During the nine months to 31 December 2017, the Remuneration and
Nomination Committee met five times, with an average attendance rate
of 80% for all meetings.
In advance of each meeting, every member receives a file containing all
the documentation, notes and reports relating to each item on the agenda.
The meetings of the Remuneration and Nomination Committee were mainly
convened to set and to periodically review the principles and parameters
of its remuneration policies and their adequacy and effectiveness, review
developments in remuneration regulations and ensure that the Company’s
Managing Partner and business divisions are in compliance.
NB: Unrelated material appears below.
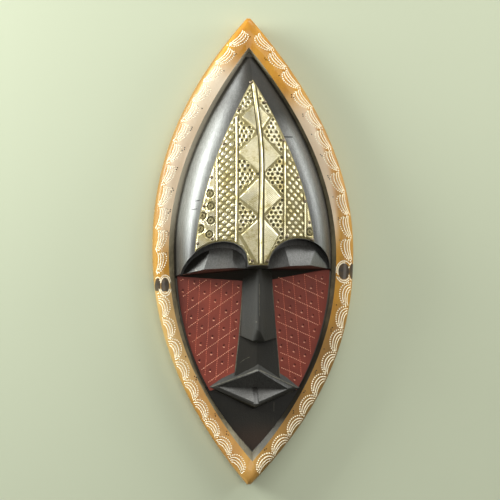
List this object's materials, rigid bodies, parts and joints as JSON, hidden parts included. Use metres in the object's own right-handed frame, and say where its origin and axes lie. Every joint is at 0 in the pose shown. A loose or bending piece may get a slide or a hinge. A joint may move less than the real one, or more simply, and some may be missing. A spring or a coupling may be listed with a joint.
{
  "type": "carved wooden wall mask",
  "caption": "Long leaf-shaped carved wooden face mask with a rounded rim, hollowed back, faceted eyelids, nose and mouth, and an embossed brass sheet nailed to its forehead.",
  "frame": {"origin": "on the back plane the mask lies on, under the middle of its outline", "axes": "+Z the way the face looks, +Y from the chin to the crown, +X to the viewer's right"},
  "size_m": [0.156, 0.36, 0.0517],
  "materials": {
    "carved_wood": "black and dark red satin paint, ochre rim with pale cut marks",
    "brass_plate": "hammered and embossed, dulled",
    "nail_metal": "small dull steel heads"
  },
  "bodies": {
    "root": {"carved_wood": "carved_wood", "brass_forehead_plate": "brass_plate", "nail_01": "nail_metal", "nail_02": "nail_metal", "nail_03": "nail_metal", "nail_04": "nail_metal", "nail_05": "nail_metal", "nail_06": "nail_metal", "nail_07": "nail_metal", "nail_08": "nail_metal", "nail_09": "nail_metal", "nail_10": "nail_metal", "nail_11": "nail_metal", "nail_12": "nail_metal", "nail_13": "nail_metal", "nail_14": "nail_metal", "nail_15": "nail_metal", "nail_16": "nail_metal"}
  },
  "joints": []
}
In addition, the Remuneration and Nomination Committee reviews the
proposals submitted by business divisions regarding fixed and variable
compensation with absolute discretion to adjust fixed compensation
proposals, bonus pools and individual payments, and to supervise
and review the broad policy framework for the remuneration of
senior employees, including the Regulated Persons across the
Rothschild & Co Group.
No Group employee is permitted to participate in discussions or decisions
relating to his or her remuneration.
The Chairman of the Supervisory Board, the Chairman, the Executive Deputy
Chairman and the Managing Partners of the Company’s Managing Partner,
the Group Human Resources Director and the Group Chief Financial Officer are
permanent attendees at the meetings of the Remuneration and Nomination
Committee.
In addition, as regards the meetings of the Remuneration and Nomination
Committee to review the proposals submitted by business divisions
regarding fixed and variable compensation, the Heads of Group business
divisions attend the meetings for part of the meeting to present their own
business division.
(1) The criteria used to identify Regulated Persons are notably set out in the following regulations: (i) the third iteration of the Capital Requirements Directive (CRD III) and associated guidelines, and (ii)
the qualitative role base criteria set out in the EBA Regulatory Technical Standard (RTS) for identifying material risk takers (Commission Delegated Regulation 604/2014).